* Supplied material:
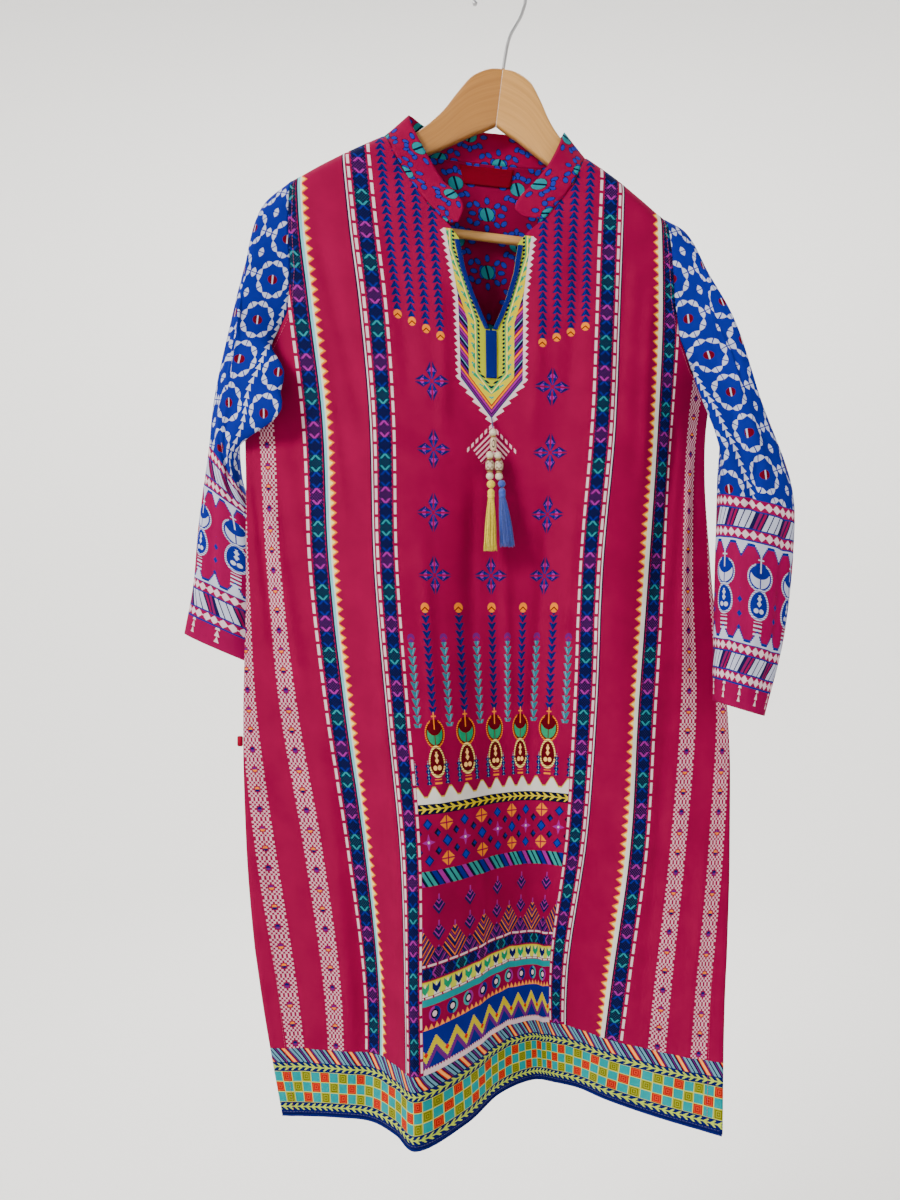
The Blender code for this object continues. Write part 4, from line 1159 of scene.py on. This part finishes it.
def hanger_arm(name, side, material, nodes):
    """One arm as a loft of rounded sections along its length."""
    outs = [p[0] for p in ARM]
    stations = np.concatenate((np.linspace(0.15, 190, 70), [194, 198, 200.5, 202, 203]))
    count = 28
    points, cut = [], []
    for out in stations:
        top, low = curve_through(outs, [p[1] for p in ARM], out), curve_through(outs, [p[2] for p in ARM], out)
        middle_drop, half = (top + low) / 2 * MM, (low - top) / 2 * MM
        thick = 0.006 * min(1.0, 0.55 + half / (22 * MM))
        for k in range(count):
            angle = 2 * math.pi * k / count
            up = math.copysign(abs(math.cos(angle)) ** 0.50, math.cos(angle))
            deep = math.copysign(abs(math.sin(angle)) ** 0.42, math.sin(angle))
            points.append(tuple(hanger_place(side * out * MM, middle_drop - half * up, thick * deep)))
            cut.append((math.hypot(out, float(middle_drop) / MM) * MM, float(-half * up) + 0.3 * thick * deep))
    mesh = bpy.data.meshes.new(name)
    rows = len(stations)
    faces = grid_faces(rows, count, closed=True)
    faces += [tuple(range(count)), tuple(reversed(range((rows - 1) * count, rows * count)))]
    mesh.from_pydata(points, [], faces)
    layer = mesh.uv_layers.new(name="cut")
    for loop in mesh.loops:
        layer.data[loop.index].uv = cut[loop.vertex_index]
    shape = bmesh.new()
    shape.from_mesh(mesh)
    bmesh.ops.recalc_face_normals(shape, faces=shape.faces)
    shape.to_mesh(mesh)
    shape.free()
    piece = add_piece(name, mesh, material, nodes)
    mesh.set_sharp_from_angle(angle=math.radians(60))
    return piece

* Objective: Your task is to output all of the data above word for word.

* Finished task:
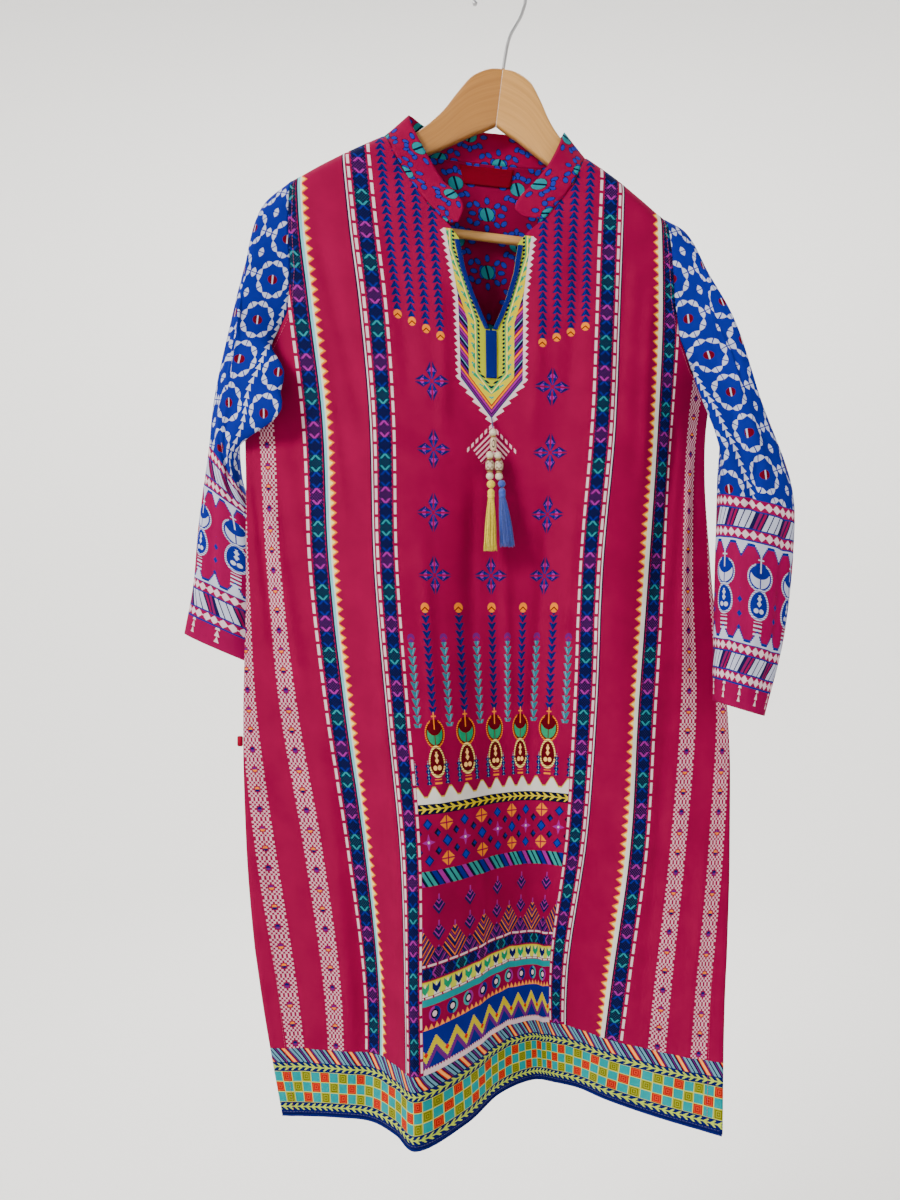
The Blender code for this object continues. Write part 4, from line 1159 of scene.py on. This part finishes it.
def hanger_arm(name, side, material, nodes):
    """One arm as a loft of rounded sections along its length."""
    outs = [p[0] for p in ARM]
    stations = np.concatenate((np.linspace(0.15, 190, 70), [194, 198, 200.5, 202, 203]))
    count = 28
    points, cut = [], []
    for out in stations:
        top, low = curve_through(outs, [p[1] for p in ARM], out), curve_through(outs, [p[2] for p in ARM], out)
        middle_drop, half = (top + low) / 2 * MM, (low - top) / 2 * MM
        thick = 0.006 * min(1.0, 0.55 + half / (22 * MM))
        for k in range(count):
            angle = 2 * math.pi * k / count
            up = math.copysign(abs(math.cos(angle)) ** 0.50, math.cos(angle))
            deep = math.copysign(abs(math.sin(angle)) ** 0.42, math.sin(angle))
            points.append(tuple(hanger_place(side * out * MM, middle_drop - half * up, thick * deep)))
            cut.append((math.hypot(out, float(middle_drop) / MM) * MM, float(-half * up) + 0.3 * thick * deep))
    mesh = bpy.data.meshes.new(name)
    rows = len(stations)
    faces = grid_faces(rows, count, closed=True)
    faces += [tuple(range(count)), tuple(reversed(range((rows - 1) * count, rows * count)))]
    mesh.from_pydata(points, [], faces)
    layer = mesh.uv_layers.new(name="cut")
    for loop in mesh.loops:
        layer.data[loop.index].uv = cut[loop.vertex_index]
    shape = bmesh.new()
    shape.from_mesh(mesh)
    bmesh.ops.recalc_face_normals(shape, faces=shape.faces)
    shape.to_mesh(mesh)
    shape.free()
    piece = add_piece(name, mesh, material, nodes)
    mesh.set_sharp_from_angle(angle=math.radians(60))
    return piece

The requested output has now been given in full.